Directors Lukasz Konopa and Emil Langballe track the case through the ICC, and follow Ongwen’s attorney Krispus Ayena as he and his team address accountability for the horrors of violence in Uganda. 105 mins. In English, Acholi, Luo and French with English subtitles.
“We Are Guardians” (U.S. premiere)
Combatting illegal extraction of resources from the Amazon, Indigenous Brazilian forest guardian Marçal Guajajara and activist Puyr Tembé fight loggers, miners, and the political corruption that is supporting deforestation and threatening Indigenous communities. Directed by Indigenous activist Edivan Guajajara and environmental filmmakers Chelsea Greene and Rob Grobman. 82 mins. In English, Portuguese and Tupi with English subtitles.
“Koromousso, Big Sister” (U.S. premiere)
Every 10 seconds a girl under age 12 undergoes female genital mutilation, or FGM, a practice that has continued in 31 countries despite efforts to fight cultural traditions that have kept it in place.
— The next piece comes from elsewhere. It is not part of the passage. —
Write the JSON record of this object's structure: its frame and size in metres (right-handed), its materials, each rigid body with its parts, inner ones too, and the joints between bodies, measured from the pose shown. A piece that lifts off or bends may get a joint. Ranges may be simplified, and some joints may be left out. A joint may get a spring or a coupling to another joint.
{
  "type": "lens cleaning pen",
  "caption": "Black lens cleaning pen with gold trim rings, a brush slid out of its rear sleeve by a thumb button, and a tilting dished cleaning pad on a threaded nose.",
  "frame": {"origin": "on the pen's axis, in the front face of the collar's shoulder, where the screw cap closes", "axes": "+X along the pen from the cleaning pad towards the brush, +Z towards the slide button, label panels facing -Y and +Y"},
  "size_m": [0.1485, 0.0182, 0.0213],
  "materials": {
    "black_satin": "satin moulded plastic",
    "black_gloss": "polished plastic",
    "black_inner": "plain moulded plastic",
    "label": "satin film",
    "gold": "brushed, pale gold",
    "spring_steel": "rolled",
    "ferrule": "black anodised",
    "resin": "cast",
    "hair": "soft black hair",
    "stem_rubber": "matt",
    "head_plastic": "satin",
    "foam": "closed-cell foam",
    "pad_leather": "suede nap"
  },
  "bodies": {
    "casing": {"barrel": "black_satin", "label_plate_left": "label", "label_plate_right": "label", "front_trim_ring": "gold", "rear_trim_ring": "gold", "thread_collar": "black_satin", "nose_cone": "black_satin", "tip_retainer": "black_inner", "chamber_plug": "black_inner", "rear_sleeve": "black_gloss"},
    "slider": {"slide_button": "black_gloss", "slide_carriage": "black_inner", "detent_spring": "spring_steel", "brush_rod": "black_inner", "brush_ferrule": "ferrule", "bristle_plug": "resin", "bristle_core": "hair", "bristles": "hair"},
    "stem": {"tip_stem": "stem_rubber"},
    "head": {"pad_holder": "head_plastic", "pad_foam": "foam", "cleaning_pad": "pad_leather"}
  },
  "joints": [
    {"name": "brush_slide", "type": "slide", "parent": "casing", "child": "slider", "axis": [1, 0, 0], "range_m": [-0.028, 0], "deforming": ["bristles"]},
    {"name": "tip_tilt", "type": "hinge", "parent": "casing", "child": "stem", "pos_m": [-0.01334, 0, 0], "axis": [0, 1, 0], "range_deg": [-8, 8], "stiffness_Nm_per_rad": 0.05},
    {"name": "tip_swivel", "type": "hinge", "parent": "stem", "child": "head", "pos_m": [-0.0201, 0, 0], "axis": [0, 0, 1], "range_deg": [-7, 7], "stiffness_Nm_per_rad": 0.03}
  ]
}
Directors Habibata Ouarme and Jim Donovan tell the stories of survivors of FGM, in Africa and living in an emigre community in Canada; the effects cutting had on their lives; confronting social taboos; and efforts to increase access to restorative surgery, so that woman can reclaim their dignity and sexuality. 75 mins. In English and French with English subtitles.
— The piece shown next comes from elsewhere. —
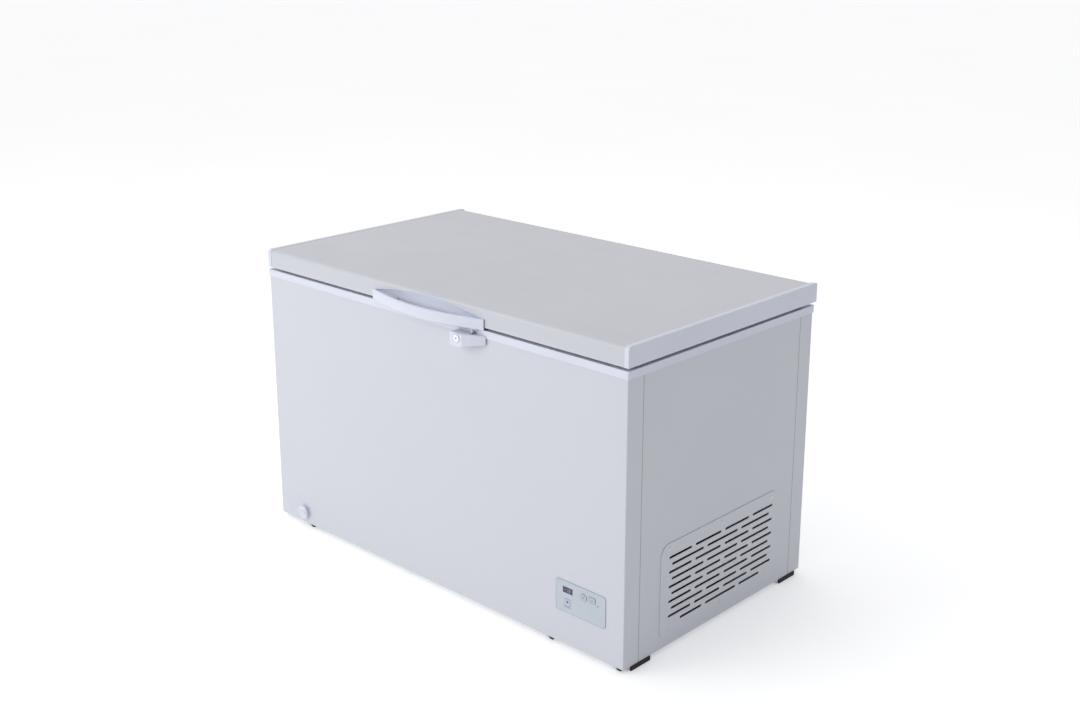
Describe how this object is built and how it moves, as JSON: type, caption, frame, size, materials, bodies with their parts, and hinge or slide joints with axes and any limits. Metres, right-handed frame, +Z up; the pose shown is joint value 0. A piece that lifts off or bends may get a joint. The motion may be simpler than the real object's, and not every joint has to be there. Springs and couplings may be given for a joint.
{
  "type": "chest freezer",
  "caption": "Wide white chest freezer with a hinged insulated lid, bowed front handle, key lock, stepped liner, hanging basket, small control panel and side compressor grille.",
  "frame": {"origin": "on the floor, at the middle of the footprint of the whole freezer with its handle and hinge covers", "axes": "+X along the long side towards the machine compartment, -Y towards the front with the handle, +Z up"},
  "size_m": [1.315, 0.788, 0.805],
  "materials": {
    "cabinet_paint": "satin white pre-painted steel with a faint orange peel",
    "lid_paint": "satin white pre-painted steel",
    "galvanised_steel": "galvanised sheet",
    "zinc_hardware": "zinc plated steel",
    "foam": null,
    "liner_aluminium": "embossed white-coated aluminium",
    "white_plastic": "bluish white moulded plastic, satin",
    "liner_plastic": "white vacuum-formed plastic",
    "grey_plastic": "grey moulded plastic",
    "black_plastic": "black moulded plastic",
    "gasket_vinyl": "soft grey vinyl seal",
    "grey_rubber": "grey rubber",
    "black_rubber": "black rubber",
    "coil_steel": "copper-coated steel tube",
    "compressor_paint": "black baked enamel",
    "copper": "drawn copper tube",
    "panel_film": "smooth light blue-grey film",
    "display_glass": "dark smoked window",
    "lamp_lens": "clear blue lens",
    "button_plastic": "smooth light plastic",
    "lock_metal": "plated lock barrel",
    "circuit_board": "green board with components",
    "basket_wire": "white plastic-coated wire"
  },
  "bodies": {
    "cabinet": {"front_panel": "cabinet_paint", "side_panel_left": "cabinet_paint", "side_panel_right": "cabinet_paint", "rear_panel": "cabinet_paint", "compressor_grille": "cabinet_paint", "base_panel": "galvanised_steel", "machine_tray": "galvanised_steel", "machine_partition": "galvanised_steel", "foot_brackets": "galvanised_steel", "hinge_housings": "galvanised_steel", "compressor_bolts": "zinc_hardware", "grille_screws": "zinc_hardware", "foot_screws": "zinc_hardware", "hinge_pins": "zinc_hardware", "hinge_springs": "zinc_hardware", "compressor_baseplate": "zinc_hardware", "cabinet_insulation": "foam", "liner_walls": "liner_aluminium", "liner_floor": "liner_aluminium", "liner_step": "liner_aluminium", "top_rim": "white_plastic", "lock_housing": "white_plastic", "drain_escutcheon": "white_plastic", "hinge_covers": "white_plastic", "drain_pipe": "grey_plastic", "control_housing": "grey_plastic", "relay_box": "black_plastic", "cord_gland": "black_plastic", "foot_pads": "black_rubber", "compressor_grommets": "black_rubber", "evaporator_coil": "coil_steel", "condenser_coil": "coil_steel", "compressor_shell": "compressor_paint", "refrigerant_tubes": "copper", "filter_drier": "copper", "temperature_sensor": "copper", "control_fascia": "panel_film", "display_windows": "display_glass", "status_lamp": "lamp_lens", "control_board": "circuit_board"},
    "lid": {"lid_skin": "lid_paint", "lid_end_cap_left": "white_plastic", "lid_end_cap_right": "white_plastic", "lid_insulation": "foam", "lid_liner": "liner_plastic", "lid_gasket": "gasket_vinyl", "lid_handle": "white_plastic", "handle_screws": "zinc_hardware", "lid_catch": "zinc_hardware", "hinge_leaves": "zinc_hardware"},
    "lock_barrel": {"lock_barrel": "lock_metal"},
    "lock_bolt": {"lock_bolt": "zinc_hardware"},
    "set_button": {"set_button": "button_plastic"},
    "power_button": {"power_button": "button_plastic"},
    "drain_spout": {"drain_spout": "grey_plastic"},
    "drain_knob": {"drain_knob": "white_plastic"},
    "drain_plug": {"drain_plug": "grey_rubber"},
    "basket": {"basket": "basket_wire"},
    "hinge_follower_left": {"hinge_follower_left": "zinc_hardware"},
    "hinge_follower_right": {"hinge_follower_right": "zinc_hardware"}
  },
  "joints": [
    {"name": "lid_hinge", "type": "hinge", "parent": "cabinet", "child": "lid", "pos_m": [0, 0.3875, 0.75], "axis": [-1, 0, 0], "range_deg": [0, 86], "stiffness_Nm_per_rad": 15, "springref_deg": 90.01, "deforming": ["hinge_springs"]},
    {"name": "lock_turn", "type": "hinge", "parent": "cabinet", "child": "lock_barrel", "pos_m": [0.14, -0.379, 0.722], "axis": [0, 1, 0], "range_deg": [0, 90]},
    {"name": "lock_bolt_slide", "type": "slide", "parent": "cabinet", "child": "lock_bolt", "axis": [1, 0, 0], "range_m": [0, 0.0131]},
    {"name": "set_button_press", "type": "slide", "parent": "cabinet", "child": "set_button", "axis": [0, 1, 0], "range_m": [0, 0.001], "stiffness_N_per_m": 400},
    {"name": "power_button_press", "type": "slide", "parent": "cabinet", "child": "power_button", "axis": [0, 1, 0], "range_m": [0, 0.001], "stiffness_N_per_m": 400},
    {"name": "drain_pull", "type": "slide", "parent": "cabinet", "child": "drain_spout", "axis": [0, -1, 0], "range_m": [0, 0.03]},
    {"name": "drain_knob_turn", "type": "hinge", "parent": "drain_spout", "child": "drain_knob", "pos_m": [-0.544, -0.36, 0.045], "axis": [0, -1, 0], "range_deg": [0, 180]},
    {"name": "drain_plug_lift", "type": "slide", "parent": "cabinet", "child": "drain_plug", "axis": [0, 0, 1], "range_m": [0, 0.06]},
    {"name": "basket_slide", "type": "slide", "parent": "cabinet", "child": "basket", "axis": [-1, 0, 0], "range_m": [0, 0.93]},
    {"name": "left_follower_slide", "type": "slide", "parent": "cabinet", "child": "hinge_follower_left", "axis": [0, 0, 1], "range_m": [0, 0.0121]},
    {"name": "right_follower_slide", "type": "slide", "parent": "cabinet", "child": "hinge_follower_right", "axis": [0, 0, 1], "range_m": [0, 0.0121]}
  ],
  "couplings": [
    {"joint": "lock_bolt_slide", "follows": "lock_turn", "m_per_rad": 0.008276},
    {"joint": "left_follower_slide", "follows": "lid_hinge", "m_per_rad": 0.008},
    {"joint": "right_follower_slide", "follows": "lid_hinge", "m_per_rad": 0.008}
  ]
}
“Pay or Die” (New York premiere)
The festival’s closing night presentation, directed by Rachael Dyer and Scott Alexander Ruderman, is a bluntly-titled condemnation of the American health care system’s pricing of insulin, the expense of which has cost some struggling families their homes, and even their lives, while creating “medical refugees” — Americans forced to go elsewhere for affordable lifesaving drugs. 90 mins. (To be released theatrically later this year by MTV Documentary Films, followed by a streaming launch on Paramount+.)